Easter Eggs: Unlike the rest of the disc everything in this section is provided in its native language only with no subtitles present in any language.
Tony Leung Music Video: Here we see a music video for the song 'Hua Yang Nian Hua' which is performed as a duet by Tony Leung and 'Niki'. Presented in Non-Anamorphic Widescreen and sung in Cantonese (I think!) it generally features Tony Leung smoking, and looking pretty darn cool, but that's it.
Premiere in Hong Kong: This 14 minute piece is a recording of the In the Mood for Love premiere in Hong Kong. To start with we see various celebrities arriving but then it goes into a series of speeches from various people including Wong Kar-Wai, Tony Leung and Maggie Cheung - all of which is sadly not subtitled so is of little use unless you understand the Chinese language used.
Room 2046: A series of photographs from cut scenes that focus on what happened (or not for that matter) in said room.
Two Unreleased Trailers and Two Unreleased Teasers: Exactly as the titles suggest these are a set of unused (French) Trailers/Teasers that are again presented in Non-Anamorphic widescreen and run for 5 minutes.
Concepts for T-Shirts by agnes b: Again, as the title suggests you will find 4 pieces of concept artwork for T-Shirts within.
2046: Title Logo: The logo for Wong Kar-Wai's forthcoming film scheduled for a 2002 release.

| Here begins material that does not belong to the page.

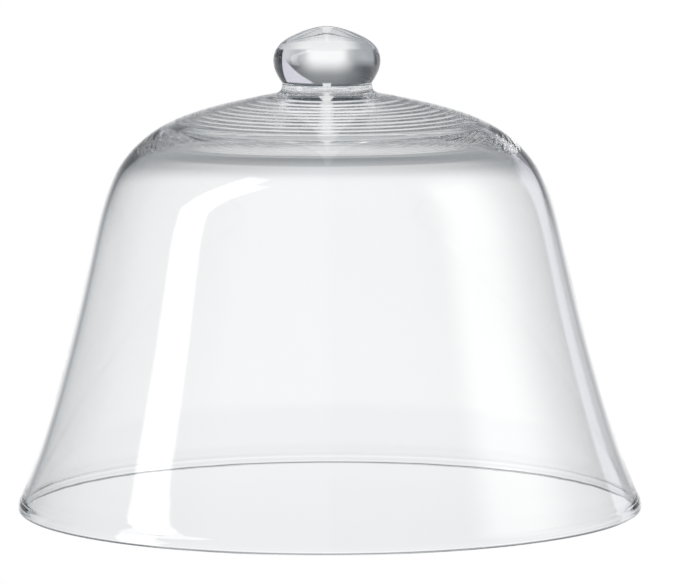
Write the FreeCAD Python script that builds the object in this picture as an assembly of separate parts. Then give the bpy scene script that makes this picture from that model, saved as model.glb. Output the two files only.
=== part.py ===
"""Bell jar dome: a free-standing clear glass display bell with a solid glass knob.

Three pieces of glass, fused together:
  bell_shell    thick crown rippled inside, rounded shoulder, thin flared skirt, rounded rim
  neck_collar   short solid collar whose flared foot sits on the crown
  knob          solid flattened ball pressed into the collar's dished top

Millimetres. +Z runs up the bell's axis; the origin is the centre of the flat ground underside
of the rim. Every piece is a full revolution about +Z, and neighbours share one seat surface.
Profile points are (radius, height), and profile directions are (radial, vertical).
"""

import FreeCAD, Part
import math
import os

# ---- Seats between the pieces ----
SEAT_R = 22.4            # outer edge of the collar's seat on the crown
SEAT_Z = 186.52
SEAT_EDGE = (SEAT_R, SEAT_Z)
CREASE_R = 20.08         # sharp crease between knob and collar
CREASE_Z = 190.60
CREASE = (CREASE_R, CREASE_Z)
DISH_DEPTH = 1.10        # depth of the collar's dished top below the crease
DISH_BOTTOM = (0.0, CREASE_Z - DISH_DEPTH)

# ---- Collar foot ----
TOE_MID_INSET = 0.05     # middle of the foot's rounded edge, inwards from the seat edge
TOE_MID_RISE = 0.165     # and above it

# ---- Rim ----
RIM_R = 140.0            # largest radius of the bell
RIM_MID_Z = 1.20         # height of that widest circle
LAND_IN = (137.7, 0.0)   # inner edge of the flat ground land
LAND_OUT = (139.0, 0.0)  # outer edge of the land

# ---- Wall ----
WALL_CENTRE = 7.2        # thickness on the axis
WALL_CROWN = 4.6         # thickness at the edge of the crown
WALL_SHOULDER = 2.5      # thickness at the bottom of the shoulder
WALL_SKIRT = 2.6         # thickness towards the rim
CROWN_R = 68.0           # edge of the crown
CROWN_THINNING = 1.5     # power of the radius by which the crown thins
TAPER_TOP = 172.5        # outer-face height where the wall starts to thin over the shoulder
TAPER_END = 147.0        # outer-face height where it reaches WALL_SHOULDER

# ---- Sampling of the inner face ----
OFFSET_STEPS = 2400      # equal parameter steps along the outer face
FINE_LENGTH = 88.0       # arc length from the axis that is sampled closely
FINE_SPACING = 0.75
COARSE_SPACING = 4.5
INNER_END_Z = 7.0        # the rim takes over from the inner face at about this height

# Ripples inside the crown: (crest radius, crest-to-trough height).
RIPPLES = [
    (27.5, 0.30), (33.2, 0.55), (37.8, 0.32), (42.8, 0.58), (46.6, 0.36),
    (50.8, 0.52), (54.2, 0.30), (58.0, 0.44), (61.4, 0.28), (64.6, 0.22),
]
# Each ripple reaches halfway to its neighbours; these gaps stand in at the two ends.
RIPPLE_GAP_INSIDE = 7.0
RIPPLE_GAP_OUTSIDE = 2.6

AXIS_TANGENT = (1.0, 0.0)       # faces cross the axis level
RIM_TANGENT = (0.44, -0.90)     # where the outer face runs into the rim
FOOT_TANGENT = (0.90, -0.44)    # where the collar's side runs into its toe

# Outer face of the bell from the axis down to the top of the rim: (radius, height).
OUTER = [
    (0.0, 188.05), (6.0, 187.95), (12.0, 187.62), (18.0, 187.08), SEAT_EDGE,
    (30.0, 185.18), (36.5, 183.79), (43.6, 182.21), (50.6, 180.49), (57.3, 178.56),
    (63.3, 176.56), (69.2, 174.14), (74.6, 171.35), (79.5, 168.16), (83.95, 164.54),
    (88.15, 160.39), (91.55, 156.20), (94.65, 151.38), (97.32, 146.03), (99.82, 139.48),
    (102.1, 131.92), (104.23, 123.18), (106.69, 112.23), (109.38, 100.57), (112.33, 88.16),
    (115.64, 75.21), (119.29, 61.80), (123.05, 48.69), (127.0, 35.89), (130.95, 24.27),
    (134.72, 14.80), (137.25, 8.72), (138.45, 6.15),
]

# Outside of the rim, from the outer face down to the land: (radius, height).
RIM_OUTER = [
    OUTER[-1], (139.10, 5.05), (139.50, 4.20), (139.74, 3.20), (139.92, 2.20),
    (RIM_R, RIM_MID_Z), (139.74, 0.40), LAND_OUT,
]

# Inside of the rim, from the land up to just short of the inner face: (radius, height).
RIM_INNER = [
    LAND_IN, (137.08, 0.42), (136.86, 1.20), (136.78, 2.30), (136.62, 3.40),
    (136.24, 4.60), (135.66, 5.95), (135.02, 7.35),
]

# Outer face of the ball from its apex down to the crease: (radius, height).
KNOB = [
    (0.0, 216.40), (4.1, 215.98), (8.2, 214.95), (12.5, 213.40), (16.45, 211.55),
    (19.85, 209.30), (22.3, 206.65), (23.62, 203.70), (23.92, 200.50), (23.42, 197.50),
    (22.28, 194.75), (20.90, 192.38), (20.22, 191.20), CREASE,
]

# Side of the collar from the crease down to the edge of its flared foot: (radius, height).
COLLAR = [
    CREASE, (20.20, 190.12), (20.29, 189.45), (20.38, 188.80), (20.58, 188.17),
    (20.98, 187.62), (21.55, 187.18), (22.10, 186.88),
]


# ---- Profile helpers ----
def vector(point):
    """A (radius, height) pair as a vector in the XZ plane."""
    return FreeCAD.Vector(point[0], 0.0, point[1])


def line(start, end):
    return Part.makeLine(vector(start), vector(end))


def spline(points, start_tangent, end_tangent):
    """Smooth cubic through the points with the given end tangents."""
    curve = Part.BSplineCurve()
    curve.interpolate(
        Points=[vector(point) for point in points],
        InitialTangent=vector(start_tangent),
        FinalTangent=vector(end_tangent),
    )
    return curve


def arcs(curve, first=None, last=None):
    """The curve, or its stretch between two parameters, as edges of tangent circular arcs."""
    stretch = curve.copy()
    if first is not None:
        stretch.segment(first, last)
    return [arc.toShape() for arc in stretch.toBiArcs(0.02)]


def revolve(edges):
    """Solid of revolution about +Z from a closed profile."""
    wire = Part.Wire(edges)
    if not wire.isClosed():
        raise RuntimeError("profile is open")
    solid = Part.Face(wire).revolve(FreeCAD.Vector(0, 0, 0), FreeCAD.Vector(0, 0, 1), 360)
    # The direction of the profile decides whether the solid comes out inside out.
    if solid.Volume < 0:
        solid.reverse()
    if not solid.isValid():
        raise RuntimeError("solid is not valid")
    return solid


# ---- Faces of the bell ----
def outer_face():
    """The bell's outer face above the rim, as a curve and its parameter at the seat edge."""
    curve = spline(OUTER, AXIS_TANGENT, RIM_TANGENT)
    return curve, curve.parameter(vector(SEAT_EDGE))


def crown_seat():
    """The stretch of the outer face, from the axis outwards, under the collar."""
    curve, seat_end = outer_face()
    return arcs(curve, curve.FirstParameter, seat_end)


def thickness(radius, height):
    """Wall thickness without ripples at a point of the outer face."""
    if radius <= CROWN_R:
        thinning = (radius / CROWN_R) ** CROWN_THINNING
        return WALL_CROWN + (WALL_CENTRE - WALL_CROWN) * (1 - thinning)
    if height > TAPER_END:
        share = max(0.0, (TAPER_TOP - height) / (TAPER_TOP - TAPER_END))
        return WALL_CROWN + (WALL_SHOULDER - WALL_CROWN) * (1 - (1 - share) ** 2)
    share = (TAPER_END - height) / TAPER_END
    return WALL_SHOULDER + (WALL_SKIRT - WALL_SHOULDER) * share


def ripple(radius):
    """Extra thickness of the concentric cosine ripples at a radius of the inner face."""
    crests = [crest for crest, _ in RIPPLES]
    before = [crests[0] - RIPPLE_GAP_INSIDE] + crests[:-1]
    after = crests[1:] + [crests[-1] + RIPPLE_GAP_OUTSIDE]
    for previous, (crest, height), following in zip(before, RIPPLES, after):
        low = (previous + crest) / 2
        high = (crest + following) / 2
        if low <= radius <= high:
            reach = crest - low if radius <= crest else high - crest
            return height * 0.5 * (1 + math.cos(math.pi * (radius - crest) / reach))
    return 0.0


def offset_points(curve):
    """Dense inner-face points: the outer face moved inwards by the wall thickness and ripple."""
    first, last = curve.FirstParameter, curve.LastParameter
    points = []
    for i in range(OFFSET_STEPS + 1):
        parameter = first + (last - first) * i / OFFSET_STEPS
        outer = curve.value(parameter)
        tangent = curve.tangent(parameter)[0]
        inward = FreeCAD.Vector(tangent.z, 0, -tangent.x)
        inner = outer + inward * thickness(outer.x, outer.z)
        inner = inner + inward * ripple(inner.x)
        points.append((inner.x, inner.z))
    return points


def inner_points(curve):
    """Inner-face points from the axis outwards, close on the crown and wider down the wall."""
    dense = offset_points(curve)
    picked = []
    length = 0.0
    next_stop = 0.0
    previous = dense[0]
    for point in dense:
        length += math.hypot(point[0] - previous[0], point[1] - previous[1])
        previous = point
        if length >= next_stop:
            picked.append(point)
            next_stop += FINE_SPACING if next_stop < FINE_LENGTH else COARSE_SPACING
    picked[0] = (0.0, picked[0][1])
    return [point for point in picked if point[1] > INNER_END_Z]


def dish():
    """The collar's dished top: a circular arc from the axis to the crease."""
    radius = (CREASE_R ** 2 + DISH_DEPTH ** 2) / (2 * DISH_DEPTH)
    centre_z = CREASE_Z - DISH_DEPTH + radius
    half_angle = 0.5 * math.asin(CREASE_R / radius)
    middle = (radius * math.sin(half_angle), centre_z - radius * math.cos(half_angle))
    return Part.Arc(vector(DISH_BOTTOM), vector(middle), vector(CREASE)).toShape()


# ---- Pieces ----
def bell_shell():
    curve, seat_end = outer_face()
    inner = inner_points(curve)
    run = inner[-1][0] - inner[-2][0]
    rise = inner[-1][1] - inner[-2][1]
    length = math.hypot(run, rise)
    down = (run / length, rise / length)
    up = (-run / length, -rise / length)

    wall = spline(inner, AXIS_TANGENT, down)
    rim_outer = spline(RIM_OUTER, RIM_TANGENT, (-0.97, -0.24))
    rim_inner = spline(RIM_INNER + [inner[-1]], (-0.97, 0.24), up)
    return revolve([
        line(inner[0], OUTER[0]),
        *crown_seat(),
        *arcs(curve, seat_end, curve.LastParameter),
        *arcs(rim_outer),
        line(LAND_OUT, LAND_IN),
        *arcs(rim_inner),
        *reversed(arcs(wall)),
    ])


def neck_collar():
    side = spline(COLLAR, (0.30, -0.95), FOOT_TANGENT)
    toe_middle = (SEAT_R - TOE_MID_INSET, SEAT_Z + TOE_MID_RISE)
    toe = spline([COLLAR[-1], toe_middle, SEAT_EDGE], FOOT_TANGENT, (0.0, -1.0))
    return revolve([
        line(OUTER[0], DISH_BOTTOM),
        dish(),
        *arcs(side),
        *arcs(toe),
        *reversed(crown_seat()),
    ])


def knob():
    body = spline(KNOB, AXIS_TANGENT, (-0.20, -0.98))
    return revolve([line(DISH_BOTTOM, KNOB[0]), *arcs(body), dish()])


os.makedirs("parts", exist_ok=True)
for build in (bell_shell, neck_collar, knob):
    build().exportStep(os.path.join("parts", build.__name__ + ".step"))
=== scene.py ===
"""A clear glass bell (cloche): an open domed shell with a round knob fused on through a short neck collar.

It stands rim down on the floor, its axis along +Z. Profiles are in millimetres, as radius from
the axis and height above the rim. The camera looks along +Y from slightly above.
"""
import math

import bpy
import numpy as np
from mathutils import Matrix, Vector


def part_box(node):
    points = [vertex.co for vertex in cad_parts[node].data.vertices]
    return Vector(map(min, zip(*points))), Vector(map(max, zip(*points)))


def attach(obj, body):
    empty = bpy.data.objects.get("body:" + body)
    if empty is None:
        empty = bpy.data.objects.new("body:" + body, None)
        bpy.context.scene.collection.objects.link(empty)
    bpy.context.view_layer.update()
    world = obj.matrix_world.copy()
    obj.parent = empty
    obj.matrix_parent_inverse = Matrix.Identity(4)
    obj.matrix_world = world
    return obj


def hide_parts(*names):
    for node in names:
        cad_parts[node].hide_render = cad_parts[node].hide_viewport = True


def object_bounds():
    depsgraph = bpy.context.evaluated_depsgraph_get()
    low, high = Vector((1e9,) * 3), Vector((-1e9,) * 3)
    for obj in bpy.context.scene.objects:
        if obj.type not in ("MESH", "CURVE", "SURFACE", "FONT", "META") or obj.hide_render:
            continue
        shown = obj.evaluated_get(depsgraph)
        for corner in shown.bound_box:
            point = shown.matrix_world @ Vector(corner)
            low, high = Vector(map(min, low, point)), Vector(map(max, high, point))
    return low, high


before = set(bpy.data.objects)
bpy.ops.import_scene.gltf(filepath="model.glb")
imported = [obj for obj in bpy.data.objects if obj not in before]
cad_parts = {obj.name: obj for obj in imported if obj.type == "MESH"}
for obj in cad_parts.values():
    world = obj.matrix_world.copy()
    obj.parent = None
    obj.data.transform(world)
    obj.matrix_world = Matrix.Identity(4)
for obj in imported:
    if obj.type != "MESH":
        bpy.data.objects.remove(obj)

cad_lo, cad_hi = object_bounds()

# ---------------------------------------------------------------- profiles
SEGMENTS = 256  # round the axis

# Outer face of the shell, from the axis to just above the rim: (radius, height).
OUTER = [
    (0.0, 188.05), (6.0, 187.95), (12.0, 187.62), (18.0, 187.08), (22.4, 186.52),
    (30.0, 185.18), (36.5, 183.79), (43.6, 182.21), (50.6, 180.49), (57.3, 178.56),
    (63.3, 176.56), (69.2, 174.14), (74.6, 171.35), (79.5, 168.16), (83.95, 164.54),
    (88.15, 160.39), (91.55, 156.20), (94.65, 151.38), (97.32, 146.03), (99.82, 139.48),
    (102.1, 131.92), (104.23, 123.18), (106.69, 112.23), (109.38, 100.57), (112.33, 88.16),
    (115.64, 75.21), (119.29, 61.80), (123.05, 48.69), (127.0, 35.89), (130.95, 24.27),
    (134.72, 14.80), (137.25, 8.72), (138.45, 6.15),
]
SEAT_STOP = 4        # the point of OUTER where the collar's foot ends
SHOULDER_STOP = 14   # the point of OUTER where the rings become coarser
SEAT_R, SEAT_Z = OUTER[SEAT_STOP]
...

Film Master class: This 16 minute featurette is taken from the 2001 Cannes Film Festival where Wong Kar-Wai gave a 'Film Master class' presentation. This feature actually makes use of the multi-angle abilities of the DVD format but do not get too excited as it merely shows you the video as shot from three different cameras, so while it is multi-angle you do not really gain anything from it. Here we see Wong Kar-Wai (speaking in English) as he talks about the production schedule of In the Mood for Love, his method of shooting two films at once, his method of script writing and his forthcoming film, 2046, among many other interesting topics.